Criança usando o tablet com o pai
(monkeybusiness/Envato)

O conteúdo importa, sim!

O que seu filho assiste ou que tipo de games ele joga faz toda a diferença também nos impactos que as telas terão no desenvolvimento, no comportamento ou na saúde dele. É claro que deve haver um filtro de idade, com produtos adequados para cada faixa, mas esse não é, nem de longe, o único filtro. Além de observar a qualidade, Patrícia recomenda que as famílias deem preferência a conteúdos que funcionem como um estímulo para outras atividades, que vão além da tela. “Um jogo de construções, por exemplo, pode servir de inspiração para construções com blocos ou outros materiais. Um conteúdo musical pode trazer inspiração para cantar, dançar ou querer explorar um instrumento musical”, exemplifica. 
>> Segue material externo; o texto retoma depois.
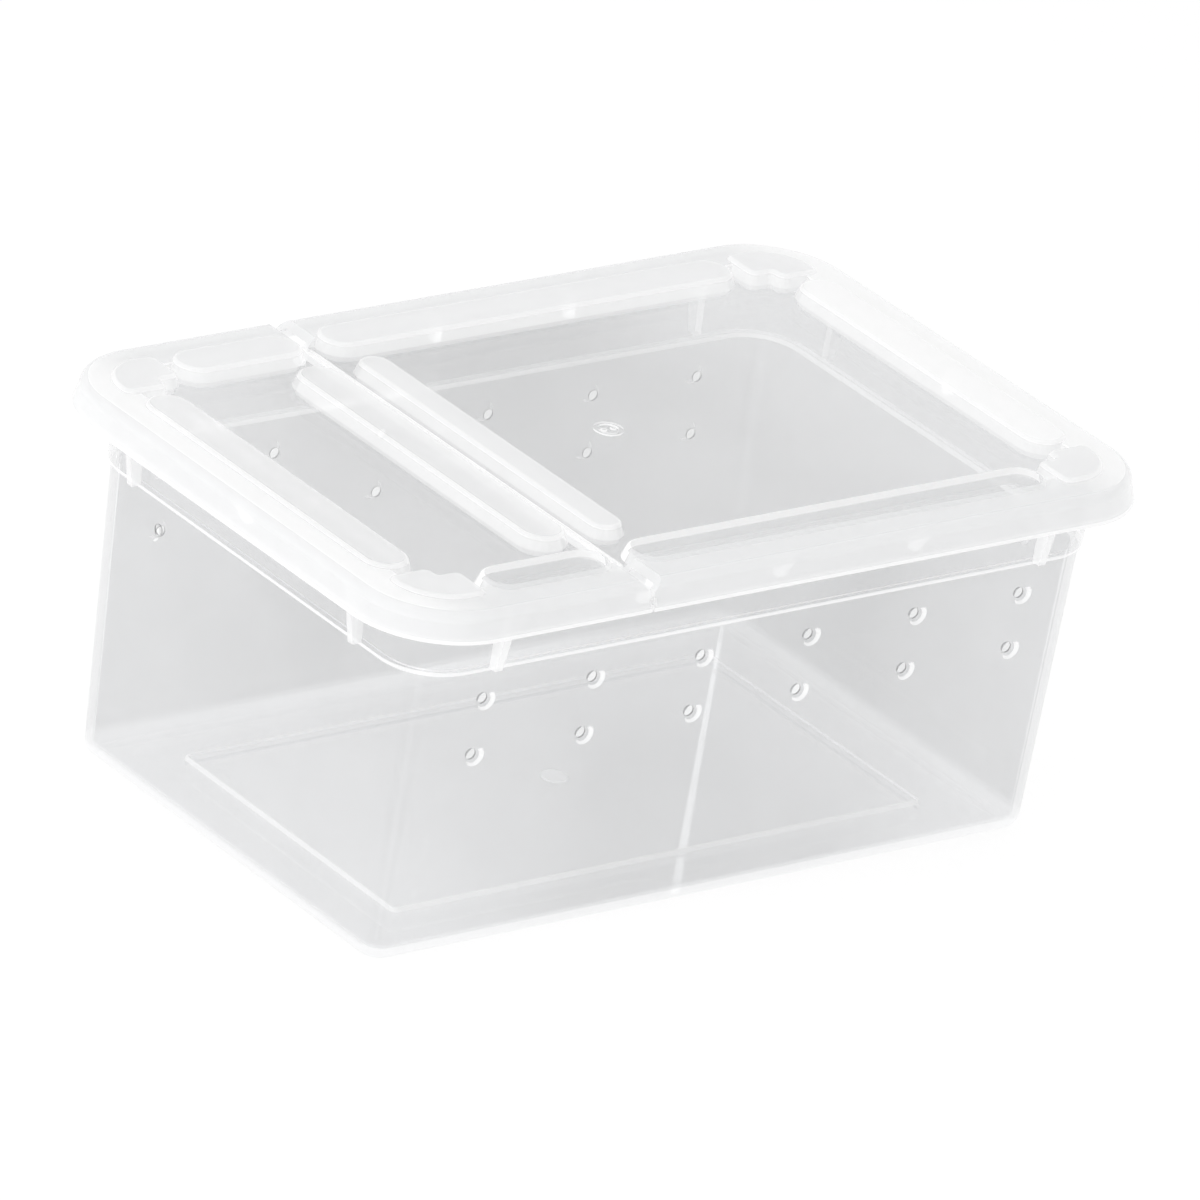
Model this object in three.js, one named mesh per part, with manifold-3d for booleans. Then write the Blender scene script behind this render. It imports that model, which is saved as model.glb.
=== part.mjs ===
// Clear plastic feeding box: a tapered tub and a lift-off lid whose left third is a flap on a film hinge.
// Millimetres, +Z up. X runs along the long side, the flap is at -X, the origin is under the tub's middle.
import * as THREE from "three";
import { mergeVertices } from "three/addons/utils/BufferGeometryUtils.js";
import Module from "manifold-3d";

const wasm = await Module();
wasm.setup();

// Tub body: half sizes of its outside at the foot and at the ledge
const footHalfLength = 83.0;
const footHalfWidth = 50.9;
const footCornerRadius = 5.2;
const footRounding = 3.6;
const ledgeHalfLength = 85.9;
const ledgeHalfWidth = 55.5;
const ledgeCornerRadius = 11.5;
const ledgeHeight = 64.8;
const tubWall = 1.6;
const tubFloor = 1.8;

// Band above the ledge, and the flat flange round the mouth
const ledgeStep = 0.7;
const ledgeRise = 0.7;
const bandFlare = 0.8;
const flangeReach = 4.6;
const flangeTop = 80.4;
const flangeThickness = 1.4;
const flangeEdgeRadius = 0.5;

// Upright gussets under the flange: long ones near the corners, short ones between them
const gussetThickness = 1.7;
const gussetPitchLongSide = 34.0;
const gussetPlaceShortSide = 37.4;
const gussetFootReach = 1.3;
const gussetEdgeMargin = 0.5;
const shortGussetHeight = 4.6;

// Raised middle of the floor, hollow below, which leaves a standing ring round it
const ringWidthX = 16.5;
const ringWidthY = 15.0;
const padCornerRadius = 1.2;
const padRise = 1.0;
const padSlope = 0.6;

// Air holes: two rows in the front and the back wall, and one hole in each end wall, all countersunk
const ventColumnCount = 6;
const ventPitch = 26.9;
const ventUpperHeight = 57.45;
const ventRowDrop = 12.6;
const ventMouthRadius = 2.2;
const ventThroatRadius = 1.15;
const endVentPlace = 32.0;

// Lid: its skirt hangs round the flange, its panel is sunk into the mouth
const lidCornerRadius = 20.0;
const lidWall = 1.4;
const skirtBottom = 75.8;
const skirtDraft = 1.1;
const shoulderRadius = 2.2;
const shoulderInnerRadius = 0.8;
const landTop = 82.1;
const panelTop = 80.2;
const skirtClearance = 0.5;
const mouthClearance = 0.5;
const recessDraft = 0.4;

// Hollow stacking bars that stand on the panel and straddle its edge
const barTop = 82.9;
const barDraft = 1.05;
const barEdgeRadius = 0.7;
const railTopHalfWidth = 4.7;
const railInset = 5.1;
const barEndGap = 3.2;
const hingeBarGap = 2.2;
const flapBarTopWidth = 9.4;
const coverBarTopWidth = 6.7;
const hingeBarEndGap = 5.8;

// Corner bars, bent round a point near each corner of the panel
const bendInset = 10.9;
const bendInnerRadius = 1.1;
const bendOuterRadius = 10.5;
const bendLeastRadius = 0.2;
const bendStubX = 4.0;
const bendStubY = 2.2;
const bendCornerRadius = 1.6;

// Film hinge: a thin strip across the panel in a slot between flap and cover
const hingeX = -36.8;
const hingeDepth = 0.4;
const filmHalfWidth = 0.8;
const filmHalfThickness = 0.27;
const filmGap = 0.3;
const splitHalfWidth = 0.35;
const reliefWidth = 1.5;
const reliefBottom = 77.0;
const reliefHeight = 1.5;

// Moulding marks left by the gates on the lid and the floor
const gateRingRadius = 2.6;
const gateRingHalfWidth = 0.5;
const gateRise = 0.35;
const gatePipRadius = 0.7;
const gatePipPlace = 1.2;
const floorGateRadius = 2.8;
const gateSink = 0.3;

// Overrun of cutting bodies, and the tolerance that joins corner points
const overrun = 2.0;
const weldTolerance = 0.0002;

// Step counts of the round shapes
const cornerSteps = 8;
const capSteps = 10;
const edgeSteps = 3;
const footSteps = 5;
const ventSides = 16;
const gateSides = 20;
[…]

E aquela história de que jogos educativos são bons porque favorecem o raciocínio e o desenvolvimento cognitivo? É verdade, sim, mas, como qualquer outra habilidade da infância, esses aprendizados não acontecem de forma isolada. Os pequenos precisam de outros estímulos, obtidos, sobretudo, nas brincadeiras e nas vivências que acontecem offline. “Num jogo de quebra-cabeça virtual, a criança não enfrenta o desafio motor de fazer as peças se encaixarem, pois elas se encaixam a partir do clique e do toque. É o app que encaixa ou não a peça a partir da escolha da criança. No quebra-cabeça físico, além de a criança raciocinar onde a peça se encaixa, tal como no app, ela sente a textura do material e faz uso da motricidade fina, necessária, por exemplo, para amarrar um cadarço e, consequentemente, ter autonomia em relação a se calçar”, explica a psicóloga. 

No mundo de hoje, não dá para encarar as telas como vilãs porque as crianças já nascem em um mundo digital. Mas também não dá para esperar que funcionem como uma solução. Se usadas da maneira certa e com limites, elas podem ser ferramentas coadjuvantes, dentro de um contexto mais amplo, de descobertas e brincadeiras offline.